Hace poco, en el colegio en el que trabajo me tocó echar una mano en el comedor. Coincidió que habían faltado varios monitores y que, además, acababa de llegar un grupo de estudiantes de intercambio ingleses y había más alumnos que de normal.

Mi misión consistía, básicamente, en asegurarme de que los de segundo de la ESO no hicieran demasiadas marranadas con la comida y en controlar que ingirieran al menos una cantidad razonable de alimentos. Para poder irse al patio, los alumnos debían enseñarme sus bandejas vacías.

Pero, claro, ya se sabe que en un comedor escolar, hecha la ley, hecha la trampa. (¿Quién no ha escondido alguna vez un poco de verdura dentro de la piel del plátano y ha cruzado los dedos para que no le pillaran?)

Aprovechándose de que yo no era su monitora habitual, un chico se compinchó con otros dos para que estos me entretuvieran y él pudiera irse sin ser visto con las lentejas intactas.

El plan fracasó estrepitosamente. Yo era nueva, pero no tonta. Sabía que debía tener ojos hasta en la nuca y pillé al chico in fraganti, mientras intentaba disimuladamente desaparecer sin haber probado ni una mísera cucharada.

Antes de que pudiera decirle que no podía irse sin comer, él imploró mi misericordia como si de un cordero llevado al matadero se tratara. Me juró y me perjuró que le entraban unas arcadas terribles cada vez que comía lentejas; me prometió que su monitora habitual lo sabía y que era el único plato que le permitía no comerse. Su cara reflejaba la desesperación más absoluta.

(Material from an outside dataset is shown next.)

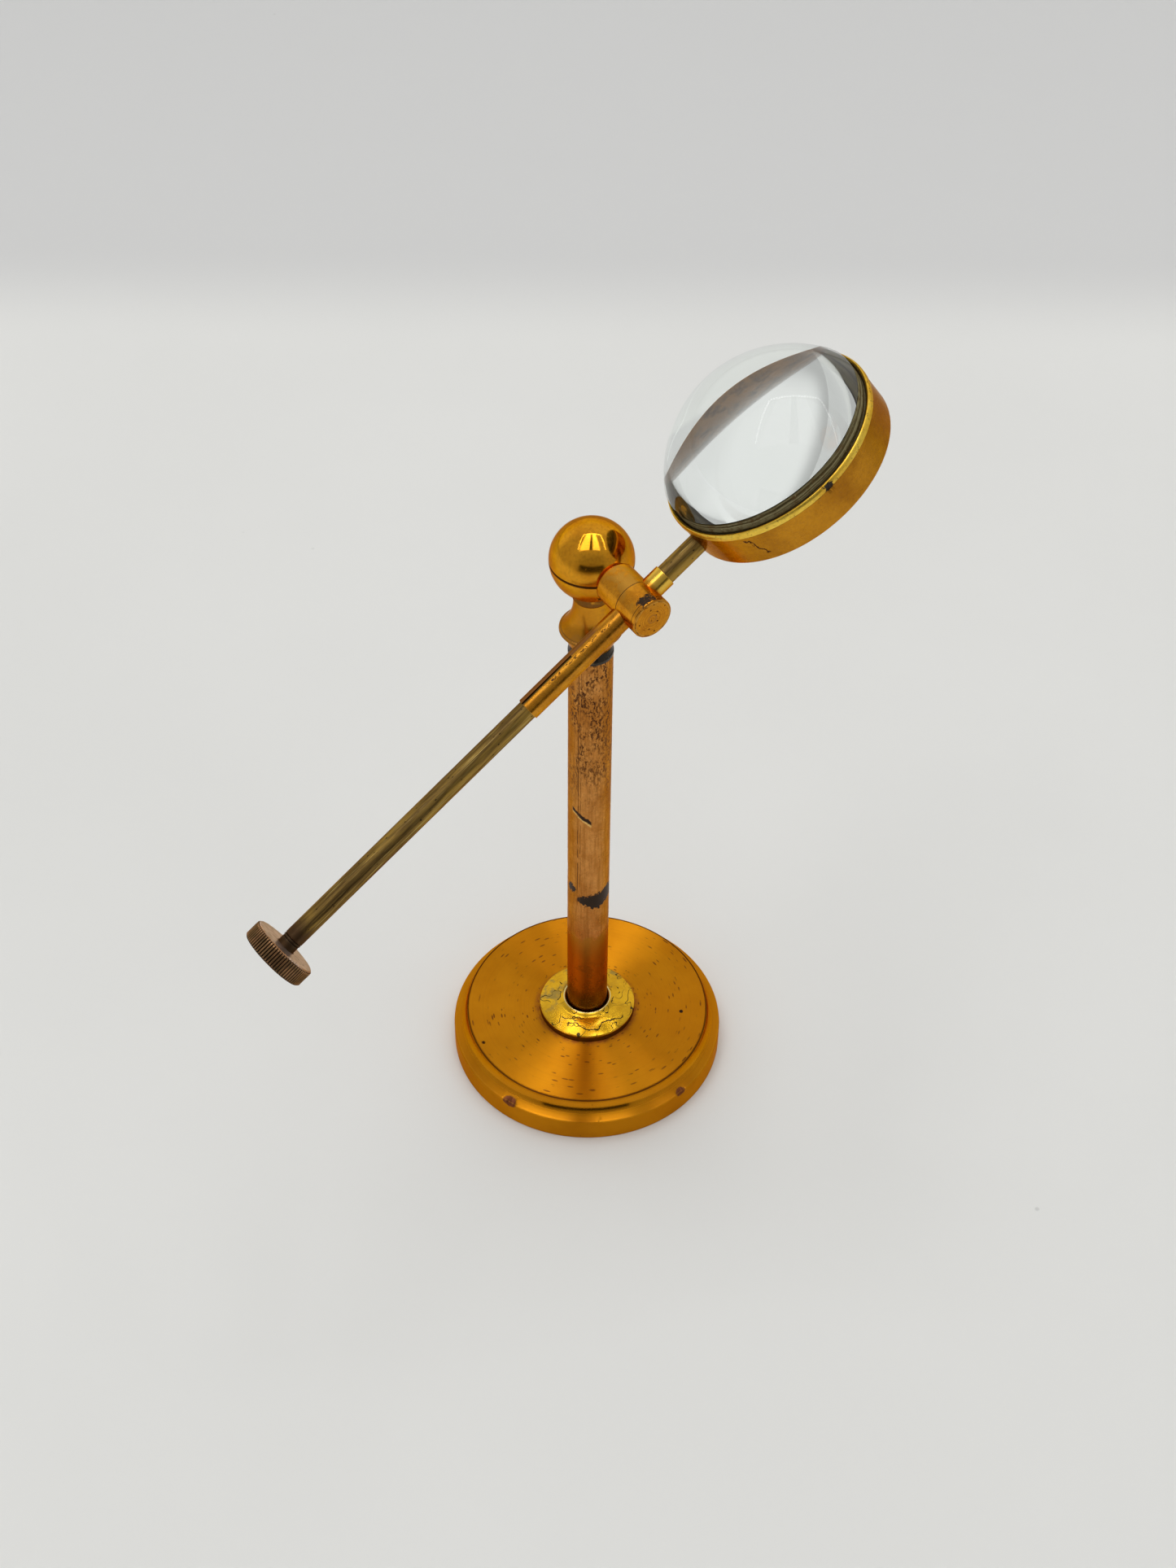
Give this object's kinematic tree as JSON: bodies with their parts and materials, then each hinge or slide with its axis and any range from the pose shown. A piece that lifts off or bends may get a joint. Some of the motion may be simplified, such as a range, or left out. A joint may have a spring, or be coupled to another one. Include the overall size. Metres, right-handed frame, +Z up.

Yo no conocía de nada al chaval. No sabía si era de los que se estaba intentado quedar conmigo o de los que, realmente, me estaba diciendo la verdad. Resolví, pues, llegar a un trato:

–«Mira, si realmente comerte esas lentejas es superior a tus fuerzas, puedes irte sin probarlas. Yo no tengo forma de saber si me estás mintiendo o no. Confío en que me dirás la verdad».

Me aseguró aliviado que sí, que no exageraba si decía que se le removía el estómago sólo de pensar en sentir la textura de las lentejas bajando por su faringe.

Comenzó a andar en dirección a la zona donde deben depositar las bandejas vacías antes de salir al patio. Pero, de pronto, se giró y volvió a la mesa:

–«Creo que, en realidad, puedo hacer el esfuerzo de tomármelas. Es cierto que no me gustan, pero es mentira lo de que me provocan arcadas terribles». Me dijo en un tono pausado y sincero, algo avergonzado, sin atreverse a mirarme a los ojos.

El protagonista de esta historia podría haberse salido con la suya fácilmente. Podría haberse aprovechado de la situación y haber salido ileso. Pero no lo hizo. Su adhesión a la verdad era tan fuerte que, en su fugaz y particular lucha interior, el bien venció categóricamente al mal.

La comparación puede parecer exagerada, incluso de mal gusto. Pero también Jesús, que era el Hijo de Dios, pudo haberse bajado de la cruz y no lo hizo. Hay distancia entre un plato de lentejas y una muerte en cruz, claro. Pero no pretendo aquí analizar quién de los dos sufrió más. (Creo que es tan evidente que carecería de sentido hacerlo…)

Lo que me gustaría con estas líneas es hablar de Vida y no de Muerte, de sacrificios o de sufrimiento. Por supuesto que en nosotros hay muerte. Y no sólo la física, la mayúscula, la que nos hará dejar de existir algún día. En nuestro interior estamos llenos de pequeñas muertes, de sentimientos que nos hacen escoger el mal antes que el bien. Pero también dentro de nosotros tenemos un alma en la que, si le dejamos, habita un Dios que ha resucitado. Un Dios que vence a la Muerte, un Dios que busca el Bien y la Verdad por encima de todo y que se hace el encontradizo donde uno menos se lo espera. Incluido, en un plato de lentejas.

Que sepamos encontrarle siempre. Y muy especialmente, estos días pascuales en los que estamos.